Start by cleansing and pre-exfoliating your body. Squeeze some body soap onto a lightly abrasive sponge, loofah or washcloth, then give your body a good wash.

Rinse the soap off your body, then apply the scrub with your fingers. Apply it thickly to your elbows, knees and other rough areas, and apply it more lightly to your thinner skin.

Using circular motions, work the scrub into your skin, using a heavier hand on your thicker skin. Stop when there’s no more dead skin to slough off, or if your skin starts to feel irritated or painful.

When you’re satisfied, rinse the scrub off with lukewarm water and pat your body dry with a clean towel.

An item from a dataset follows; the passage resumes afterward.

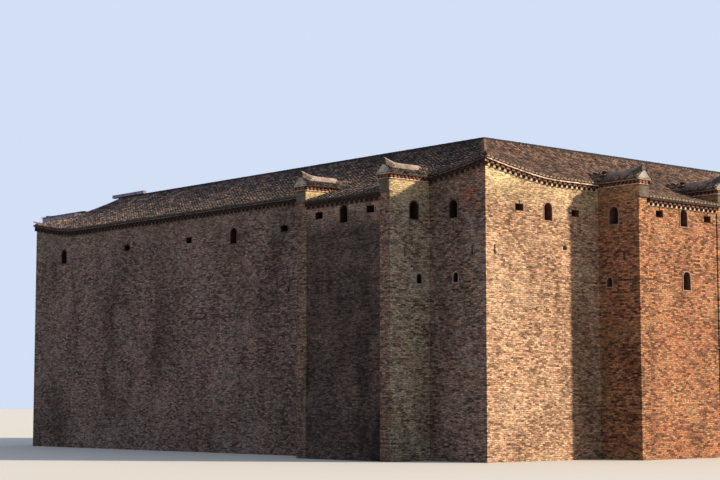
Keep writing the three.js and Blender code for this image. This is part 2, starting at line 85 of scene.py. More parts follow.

Apply body lotion to your dry skin to lock in moisture and keep your newly-scrubbed skin looking smooth and luminous.

How Often Should You Exfoliate?

Exfoliating with sugar and salt scrubs is so effective that you may be tempted to do it every day.

But overuse of scrubs can cause severe dryness, irritation, microtears and redness.

Most dermatologists recommend exfoliating once or twice a week. Those with extremely oily skin can exfoliate more often than those with dry skin.

If your skin is sensitive, start by exfoliating once every two weeks, then slowly increase the frequency so you don’t overload your skin.

And never use any kind of scrub on raw skin or open wounds. Both salt and sugar can irritate raw skin, and salt in particular is extremely painful when it contacts broken skin.